REQUEST | Each line from the start of the data below through the one containing "FILM_SIDES = 48" must be reproduced exactly.

>> Start AVAILABLE DATA

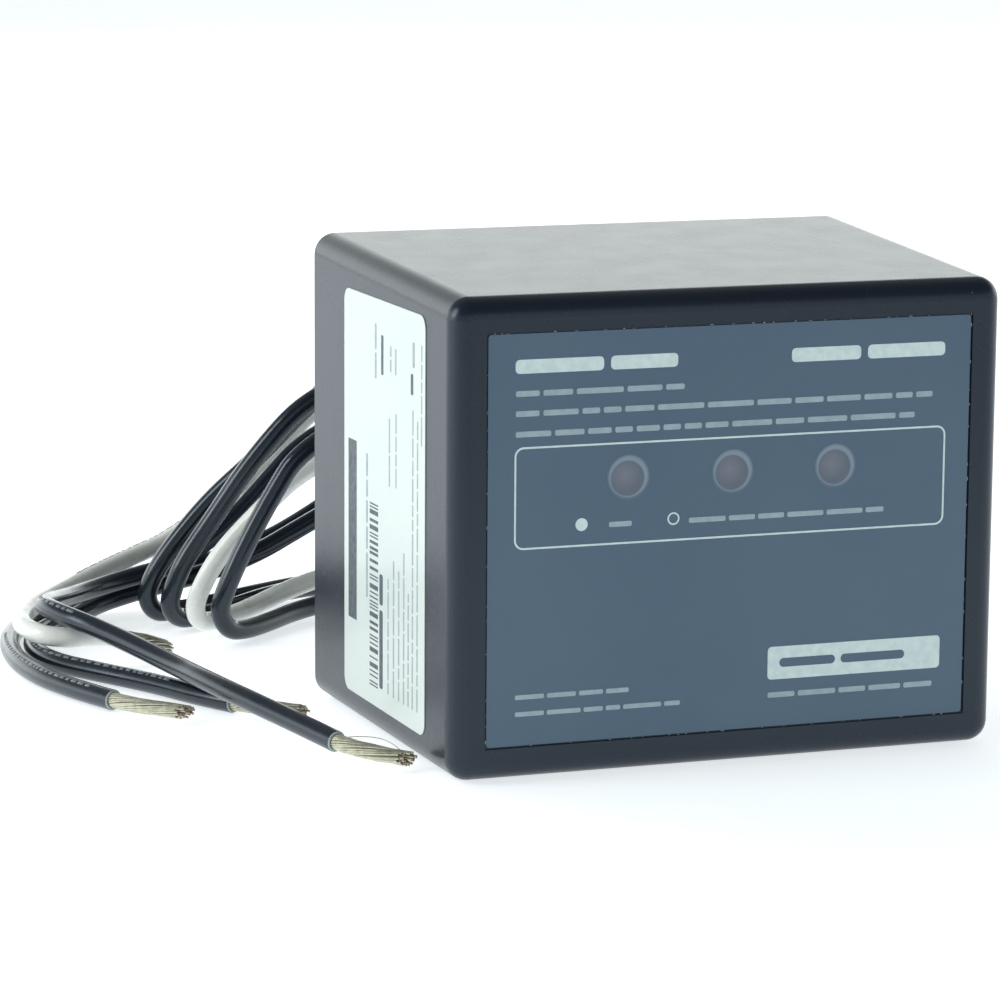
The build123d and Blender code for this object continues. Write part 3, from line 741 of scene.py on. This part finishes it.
def reach_from(x_mm, z_mm):
    """Distance from a point near the window's middle, reaching 1 at 4.17 mm."""
    shift = film.node("ShaderNodeMapping")
    shift.inputs["Location"].default_value = (-x_mm * MM, 0.0, -z_mm * MM)
    film.link(film.place, shift.inputs["Vector"])
    length = film.node("ShaderNodeVectorMath", operation="LENGTH")
    film.link(shift.outputs["Vector"], length.inputs[0])
    scaled = film.node("ShaderNodeMath", operation="MULTIPLY")
    scaled.inputs[1].default_value = REACH_PER_METRE
    film.link(length.outputs["Value"], scaled.inputs[0])
    return scaled.outputs["Value"]


def stops(source, *places):
    """A colour ramp with these (place, colour) stops."""
    made = film.node("ShaderNodeValToRGB")
    for i, (place, color) in enumerate(places):
        stop = made.color_ramp.elements[i] if i < 2 else made.color_ramp.elements.new(place)
        stop.position, stop.color = place, (*color, 1.0)
    film.link(source, made.inputs["Fac"])
    return made.outputs["Color"]


ring_color = stops(
    reach_from(0.05, 0.1),
    (0.0, (0.165, 0.222, 0.275)),
    (0.86, (0.178, 0.240, 0.300)),
    (1.0, (0.070, 0.119, 0.173)),
)
# The dark middle is lighter towards its upper left: a painted highlight.
disc_color_with_painted_highlight = stops(reach_from(-0.7, 0.5), (0.0, (0.150, 0.168, 0.212)), (0.75, (0.094, 0.116, 0.158)))
# The dark middle sits a little low and to the left in the ring, so the paler ring is thicker at the top:
# painted light on the upper rim.
disc_mask_and_painted_lit_rim = stops(reach_from(-0.12, -0.22), (0.76, (0, 0, 0)), (0.83, (1, 1, 1)))
blend = film.node("ShaderNodeMix", data_type="RGBA")
# A mix node's colour sockets share their names with its number sockets, so they go by index.
factor, color_a, color_b = blend.inputs[0], blend.inputs[6], blend.inputs[7]
film.link(disc_mask_and_painted_lit_rim, factor)
film.link(disc_color_with_painted_highlight, color_a)
film.link(ring_color, color_b)
film.link(blend.outputs[2], film.shader.inputs["Base Color"])
film.worn(1.5, 0.02).bump(0.6, 0.0006)
WINDOW_EDGE = 4.3
FILM_SIDES = 48


def film_circle(r, y):
    """Points of a circle round a window's middle, at y from the label's face."""
    turns = [2 * math.pi * k / FILM_SIDES for k in range(FILM_SIDES)]
    return [(r * math.cos(turn), y, r * math.sin(turn)) for turn in turns]


for i, x in enumerate(WINDOW_XS, start=1):
    points = [(0, -0.03, 0)] + film_circle(3.0, -0.03) + film_circle(WINDOW_EDGE, -0.03)
    points += film_circle(WINDOW_EDGE, 0.02)
    faces = []
    for k in range(FILM_SIDES):
        j = (k + 1) % FILM_SIDES
        middle, outer, back = 1, 1 + FILM_SIDES, 1 + 2 * FILM_SIDES
        faces.append([0, middle + k, middle + j])
        faces.append([middle + k, outer + k, outer + j, middle + j])
        faces.append([outer + k, back + k, back + j, outer + j])
    middle_at = (x, LABEL_Y, WINDOW_Z)
    window_film = mesh_piece("window_film_%d" % i, points, faces, film, smooth=True, at=middle_at)

# ---------------------------------------------------------------- side label

HALF_WIDTH = 55.0
FRONT_Y = -48.5
SIDE_DRAFT = 0.0262
SIDE_LABEL_THICKNESS = 0.15
# Lines of bars, each as its place across, its low and high end, its height and a seed.
SIDE_LINES = (
    (2.3, 26.4, 54.6, 2.2, "s a"),
    (7.2, 69.8, 80.4, 2.0, "s b"),
    (15.6, 72.2, 77.2, 1.6, "s c"),
    (18.4, 72.0, 77.0, 1.6, "s d"),
    (14.3, 9.8, 32.3, 1.5, "s e"),
    (17.4, 9.7, 36.3, 1.5, "s f"),
    (20.3, 9.7, 34.9, 1.5, "s g"),
    (23.1, 9.7, 38.9, 1.5, "s h"),
    (25.6, 9.8, 31.6, 1.5, "s i"),
    (27.9, 9.8, 66.8, 1.5, "s j"),
    (30.5, 9.8, 65.1, 1.5, "s k"),
    (32.6, 60.7, 79.6, 1.4, "s l"),
    (28.6, 74.8, 79.6, 2.6, "s m"),
    (14.9, 50.2, 63.3, 1.5, "s n"),
    (18.6, 50.5, 64.7, 1.5, "s o"),
)


def on_side(u, v, out):
    """u runs from rear to front as -y, v is up."""
    y = -u
    x = -HALF_WIDTH - SIDE_DRAFT * (y - FRONT_Y) - (SIDE_LABEL_THICKNESS + out)
    return (x, y, v)


def columns(u, v0, v1, tall, seed, bold=False):
    """A line of plain blocks that reads upward, tops toward the rear."""
    return [[(u - q, p) for p, q in shape] for shape in plain_words(v0, v1, 0.0, tall, seed, bold)]


solid = [box_shape(-9.3, 20.6, -4.5, 56.0)]
draw = random.Random("bars")
STRIPES_LOW, STRIPES_HIGH = 9.6, 45.2
v = STRIPES_LOW
while v < STRIPES_HIGH:
    wide = draw.choice((0.3, 0.3, 0.6, 0.9))
    solid.append(box_shape(3.2, v, 8.0, v + wide))
    v += wide + draw.choice((0.35, 0.6, 0.9))
solid += columns(11.4, 10.0, 32.4, 3.2, "side big", bold=True)
solid += columns(11.4, 71.0, 78.6, 2.2, "side short", bold=True)
solid += columns(28.0, 69.6, 73.6, 2.2, "side tiny", bold=True)
sheet_of("side_solid_blocks", solid, dark_ink, on_side)
lines = []
for line in SIDE_LINES:
    lines += columns(*line)
side_ink = (
    Look("side small ink", (0.26, 0.31, 0.34), 0.45)
    .tint(1.2, (0.34, 0.39, 0.41)).worn(1, 0.1).bump(0.2, 0.004)
)
sheet_of("side_small_blocks", lines, side_ink, on_side)

# ---------------------------------------------------------------- threaded nipple

PITCH_MM = 25.4 / 14
NIPPLE_Z = 47.0
SEGMENTS = 96
MOUTH_Y = 48.5
THREAD_START_Y = 28.0
FLANGE_Y = 25.6
FLANGE_RADIUS = 14.0
BORE_RADIUS = 7.9
CREST_RADIUS = 10.4
THREAD_DEPTH = 0.95


def thread_radius(y, turn):
    """Crest 10.4 and root 9.45, running out at the mouth and into the cover."""
    phase = ((y - THREAD_START_Y) / PITCH_MM - turn / (2 * math.pi)) % 1.0
    wave = abs(2 * phase - 1.0)
    depth = THREAD_DEPTH * min(1.0, max(0.0, (wave - 0.12) / 0.76))
    lead_in = min(1.0, max(0.0, (MOUTH_Y - y) / 1.0))
    run_out = min(1.0, max(0.0, (y - THREAD_START_Y - 0.2) / 1.2))
    return CREST_RADIUS - depth * run_out - 0.75 * (1 - lead_in) * (1 - depth / 1.9)


profile = [
    (36.0, BORE_RADIUS),
    (FLANGE_Y, BORE_RADIUS),
    (FLANGE_Y, FLANGE_RADIUS),
    (THREAD_START_Y, FLANGE_RADIUS),
]
rows = [[(y, r)] * SEGMENTS for y, r in profile]
steps = 160
for i in range(steps + 1):
    y = THREAD_START_Y + (MOUTH_Y - THREAD_START_Y) * i / steps
    rows.append([(y, thread_radius(y, 2 * math.pi * k / SEGMENTS)) for k in range(SEGMENTS)])
rows += [[(MOUTH_Y, 8.3)] * SEGMENTS, [(MOUTH_Y - 0.3, BORE_RADIUS)] * SEGMENTS]
points, faces = [], []
for row in rows:
    for k, (y, r) in enumerate(row):
        turn = 2 * math.pi * k / SEGMENTS
        points.append((r * math.sin(turn), y, NIPPLE_Z + r * math.cos(turn)))
for i in range(len(rows)):
    nxt = (i + 1) % len(rows)
    for k in range(SEGMENTS):
        j = (k + 1) % SEGMENTS
        faces.append([i * SEGMENTS + k, i * SEGMENTS + j, nxt * SEGMENTS + j, nxt * SEGMENTS + k])
nipple = mesh_piece("nipple_thread", points, faces, nipple_plastic, smooth=True)
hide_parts("threaded_nipple")

# ---------------------------------------------------------------- board details

BOARD_FRONT_Y = -34.0
BOARD_REAR_Y = -32.4


def on_board_front(u, v, out):
    return (u, BOARD_FRONT_Y - out, v)


def on_board_rear(u, v, out):
    return (u, BOARD_REAR_Y + out, v)


VARISTOR_XS = (-34.0, -23.0, -12.0)
VARISTOR_ZS = (62.0, 27.0)
VARISTOR_LEGS = ((-1.2, -5), (1.2, 5))
FUSE_PIN_ZS = (38.95, 50.05)
CAPACITOR_X = -0.5
CAPACITOR_ZS = (25.0, 44.5, 64.0)
TERMINALS = ((30, 62), (30, 30), (17, 30), (17, 62))
silk = []
for x in WINDOW_XS:
    silk += band_shapes(disc_shape(x, WINDOW_Z, 5.2), 0.2)
    silk += band_shapes(box_shape(x - 2.0, 32.0, x + 2.0, 44.0), 0.15)
    silk += band_shapes(box_shape(x + 5.0, 32.6, x + 9.0, 43.4), 0.15)
sheet_of("board_front_print", silk, silk_ink, on_board_front, 0.03)
silk = []
for x in VARISTOR_XS:
    for z in VARISTOR_ZS:
        silk += band_shapes(box_shape(x - 3.4, z - 10.8, x + 3.4, z + 10.8), 0.15)
for x, z in TERMINALS:
    silk += band_shapes(box_shape(x - 4.8, z - 4.8, x + 4.8, z + 4.8), 0.15)
sheet_of("board_rear_print", silk, silk_ink, on_board_rear, 0.03)
tracks = []
for x in VARISTOR_XS:
    tracks.append(box_shape(x - 2.6, 14.0, x + 2.6, 24.0))
    tracks.append(box_shape(x - 2.2, 30.5, x + 2.2, 38.0))
    tracks.append(box_shape(x - 2.2, 51.0, x + 2.2, 58.5))
    tracks.append(box_shape(x - 2.6, 65.0, x + 2.6, 75.5))
tracks.append(box_shape(-37, 12.5, 33, 15.5))
tracks.append(box_shape(-37, 74.0, 33, 77.0))
sheet_of("board_tracks", tracks, copper_trace, on_board_front, 0.035)
points, faces = [], []
spots = [(x + dx, z + dz) for x in VARISTOR_XS for z in VARISTOR_ZS for dx, dz in VARISTOR_LEGS]
spots += [(x, z) for x in VARISTOR_XS for z in FUSE_PIN_ZS]
spots += [(CAPACITOR_X, z + dz) for z in CAPACITOR_ZS for dz in (-5, 5)]
for u, v in spots:
    base, count = len(points), 12
    for r, out in ((1.25, 0.0), (0.9, 0.35), (0.35, 0.9)):
        points += [on_board_front(across, high, out) for across, high in disc_shape(u, v, r, count)]
    for low_ring in (base, base + count):
        for k in range(count):
            j = (k + 1) % count
            faces.append([low_ring + k, low_ring + j, low_ring + count + j, low_ring + count + k])
    faces.append([base + 2 * count + k for k in range(count)])
    faces.append([base + count - 1 - k for k in range(count)])
mesh_piece("solder_joints", points, faces, solder, smooth=True)

# ---------------------------------------------------------------- stage and light


def studio(name, size, at, aim, power, color=(1, 1, 1)):
    """A rectangular lamp aimed at a point."""
    light = bpy.data.lights.new(name, "AREA")
    light.shape = "RECTANGLE"
    light.size, light.size_y = size
    light.energy = power
    light.color = color
    lamp = collect(light, name)
    lamp.location = at
    lamp.rotation_mode = "QUATERNION"
    lamp.rotation_quaternion = (Vector(aim) - Vector(at)).to_track_quat("-Z", "Y")
    return lamp


floor_look = (
    Look("studio floor with painted glow", (0.77, 0.80, 0.82), 0.7, specular=0.2)
    .tint(400, (0.75, 0.785, 0.805)).bump(3, 0.02)
)
# The floor glows, strongest under and behind the device and fading towards the front: painted light that
# lifts contact shadows and dims what the front faces reflect.
depth = floor_look.node("ShaderNodeSeparateXYZ")
floor_look.link(floor_look.place, depth.inputs[0])
painted_floor_glow = floor_look.node("ShaderNodeMapRange", interpolation_type="SMOOTHSTEP")
painted_floor_glow.inputs["From Min"].default_value = -0.75
painted_floor_glow.inputs["From Max"].default_value = -0.05
painted_floor_glow.inputs["To Min"].default_value = 0.12
painted_floor_glow.inputs["To Max"].default_value = 0.68
floor_look.link(depth.outputs["Y"], painted_floor_glow.inputs["Value"])
floor_look.link(painted_floor_glow.outputs["Result"], floor_look.shader.inputs["Emission Strength"])
floor_look.shader.inputs["Emission Color"].default_value = (0.94, 0.98, 1.0, 1.0)
data = bpy.data.meshes.new("studio_floor")
floor_points = [(-4, -3, -0.0004), (4, -3, -0.0004), (4, 4, -0.0004), (-4, 4, -0.0004)]
floor_faces = [[0, 1, 2, 3]]
data.from_pydata(floor_points, [], floor_faces)
data.materials.append(floor_look.material)
data.shade_smooth()
floor = collect(data, "studio_floor")

world = bpy.data.worlds.new("studio")
world.use_nodes = True
sky = world.node_tree
toward = sky.nodes.new("ShaderNodeSeparateXYZ")
sky.links.new(sky.nodes.new("ShaderNodeTexCoord").outputs["Generated"], toward.inputs[0])


def fade(source, start, end, near, far):
    """A smooth change of strength along one direction."""
    made = sky.nodes.new("ShaderNodeMapRange")
    made.interpolation_type = "SMOOTHSTEP"
    for socket, value in zip(("From Min", "From Max", "To Min", "To Max"), (start, end, near, far)):
        made.inputs[socket].default_value = value
    sky.links.new(source, made.inputs["Value"])
    return made.outputs["Result"]


both = sky.nodes.new("ShaderNodeMath")
both.operation = "MULTIPLY"
sky.links.new(fade(toward.outputs["Z"], 0.2, 0.52, 2.1, 0.26), both.inputs[0])
sky.links.new(fade(toward.outputs["Y"], -0.4, 0.5, 0.3, 1.0), both.inputs[1])
sky.nodes["Background"].inputs["Color"].default_value = (0.95, 1.0, 0.985, 1.0)
sky.links.new(both.outputs["Value"], sky.nodes["Background"].inputs["Strength"])
scene.world = world
middle = (0.0, 0.0, 0.04)
top = studio("top box", (1.8, 0.9), (-0.35, 1.1, 1.0), middle, 12)
top.visible_glossy = False
studio("left box", (0.5, 0.7), (-1.1, 0.1, 0.55), middle, 6, (0.95, 0.98, 1.0))
fill = studio("front fill", (0.8, 0.4), (0.45, -1.4, 0.32), middle, 5.5)
fill.visible_glossy = False
scene.view_settings.view_transform = "Standard"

>> End AVAILABLE DATA

EXERCISE OUTPUT |
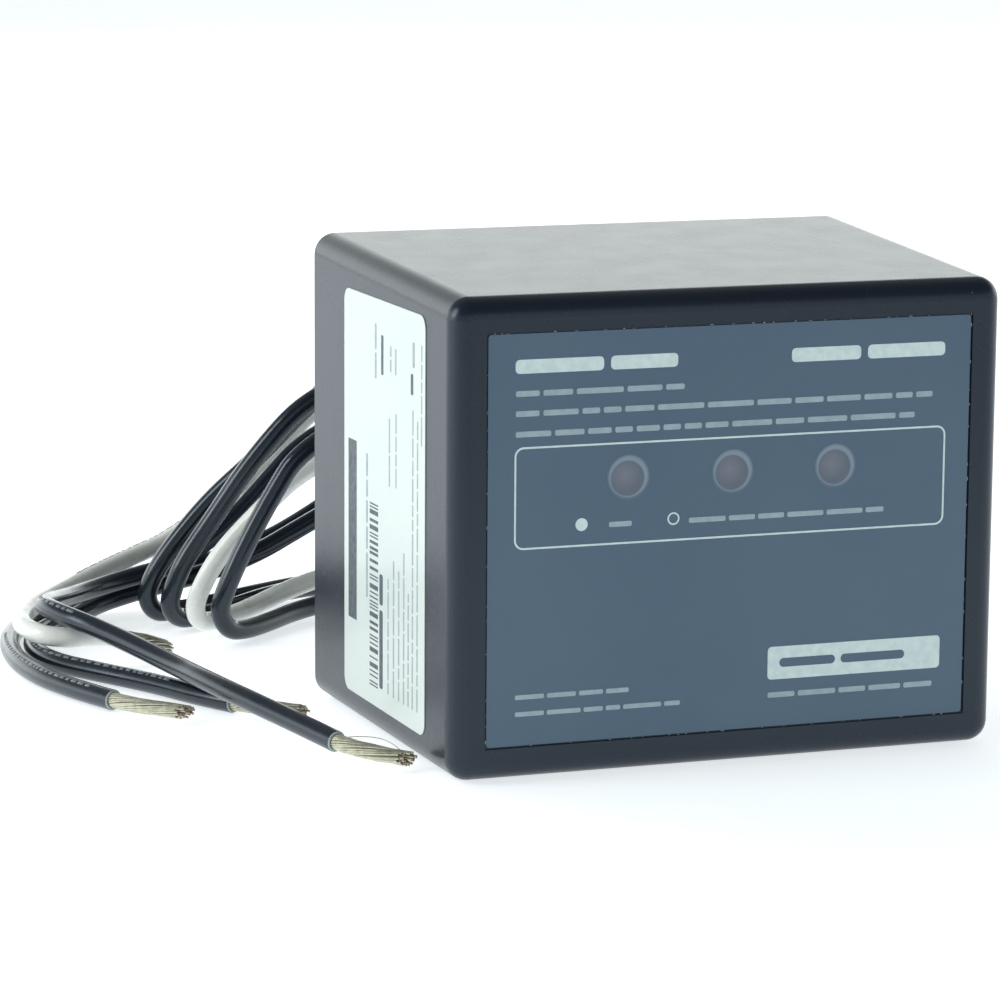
The build123d and Blender code for this object continues. Write part 3, from line 741 of scene.py on. This part finishes it.
def reach_from(x_mm, z_mm):
    """Distance from a point near the window's middle, reaching 1 at 4.17 mm."""
    shift = film.node("ShaderNodeMapping")
    shift.inputs["Location"].default_value = (-x_mm * MM, 0.0, -z_mm * MM)
    film.link(film.place, shift.inputs["Vector"])
    length = film.node("ShaderNodeVectorMath", operation="LENGTH")
    film.link(shift.outputs["Vector"], length.inputs[0])
    scaled = film.node("ShaderNodeMath", operation="MULTIPLY")
    scaled.inputs[1].default_value = REACH_PER_METRE
    film.link(length.outputs["Value"], scaled.inputs[0])
    return scaled.outputs["Value"]


def stops(source, *places):
    """A colour ramp with these (place, colour) stops."""
    made = film.node("ShaderNodeValToRGB")
    for i, (place, color) in enumerate(places):
        stop = made.color_ramp.elements[i] if i < 2 else made.color_ramp.elements.new(place)
        stop.position, stop.color = place, (*color, 1.0)
    film.link(source, made.inputs["Fac"])
    return made.outputs["Color"]


ring_color = stops(
    reach_from(0.05, 0.1),
    (0.0, (0.165, 0.222, 0.275)),
    (0.86, (0.178, 0.240, 0.300)),
    (1.0, (0.070, 0.119, 0.173)),
)
# The dark middle is lighter towards its upper left: a painted highlight.
disc_color_with_painted_highlight = stops(reach_from(-0.7, 0.5), (0.0, (0.150, 0.168, 0.212)), (0.75, (0.094, 0.116, 0.158)))
# The dark middle sits a little low and to the left in the ring, so the paler ring is thicker at the top:
# painted light on the upper rim.
disc_mask_and_painted_lit_rim = stops(reach_from(-0.12, -0.22), (0.76, (0, 0, 0)), (0.83, (1, 1, 1)))
blend = film.node("ShaderNodeMix", data_type="RGBA")
# A mix node's colour sockets share their names with its number sockets, so they go by index.
factor, color_a, color_b = blend.inputs[0], blend.inputs[6], blend.inputs[7]
film.link(disc_mask_and_painted_lit_rim, factor)
film.link(disc_color_with_painted_highlight, color_a)
film.link(ring_color, color_b)
film.link(blend.outputs[2], film.shader.inputs["Base Color"])
film.worn(1.5, 0.02).bump(0.6, 0.0006)
WINDOW_EDGE = 4.3
FILM_SIDES = 48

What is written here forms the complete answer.